News

Elon Musk reacts to GPT-4 scoring 93% on SAT exams

Human-level performance, which OpenAI claims lets GPT-4 do even better than a real human being on SAT exams, is one of the most intriguing elements

By Web Desk

March 15, 2023

Recently, in its most recent iteration, OpenAI released the GPT-4, its main large language model.— AFP/file

Twitter boss Elon Musk took to the microblogging platform to react to the new talk of the town: GPT-4. The news of the updated and more capable artificial intelligence passing SAT exams with flying colours has surprised many.

While reacting to GPT-4, the billionaire was quick to market his brain-chip startup Neuralink. "What will be left for us humans to do? We better get a move on with Neuralink!" he wrote.

Recently, in its most recent iteration, OpenAI released the GPT-4, its main large language model. The company claims that this new one is even smarter and can produce better outcomes because it has been educated on more data.

GTP-4 is already being used by Bing's AI chatbot, according to a report from Microsoft reported by Ubergizmo. Judging by the way things are going, consumer product chatbots will probably start using this most recent version in the coming weeks.
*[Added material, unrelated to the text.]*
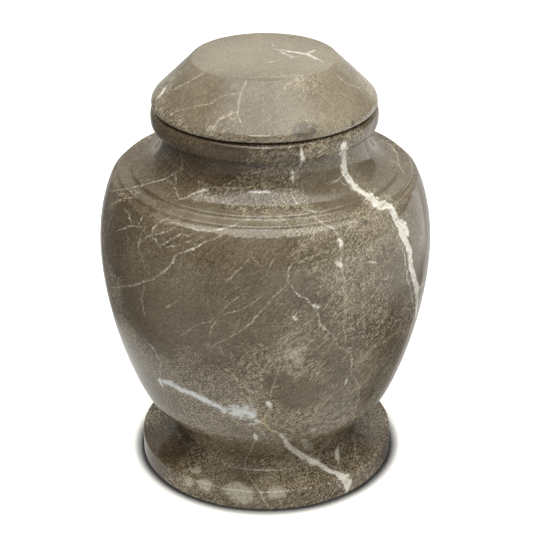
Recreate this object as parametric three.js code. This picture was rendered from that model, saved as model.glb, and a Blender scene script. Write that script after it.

The new model can respond to images, for example, by producing tags and descriptions and suggesting recipes based on images of the ingredients. It can process 25,000 words in total, which is around eight times as much as ChatGPT.

Human-level performance

Many of the AI demonstrations that mesmerised us over the past six months have been powered by OpenAI's GPT language, but what was already pretty good has gotten even better; the startup claims that the new model will be able to reply with fewer factually incorrect answers.

The so-called human-level performance, which the business claims lets GPT-4 do even better than a real human being on SAT exams, is one of the more intriguing elements, though. The new language received scores of 93% on the SAT reading exam, 89% on the SAT math exam, and 90% on the bar exam in simulated testing.

Is it truly the best?

Even with all of its power, GPT-4 still doesn't perform particularly well when it comes to making things up. In a recent blog post, the company claimed that its new product has limitations when it comes to social biases, hallucinations, and adversarial prompts but that they are already working on improvements.

According to a blog post by OpenAI, the differences between GPT-4 and GPT 3.5 are not noticeable in casual conversations but become apparent when the task's complexity exceeds a certain threshold because the newer version is more reliable, creative, and equipped to handle instructions with a variety of nuances.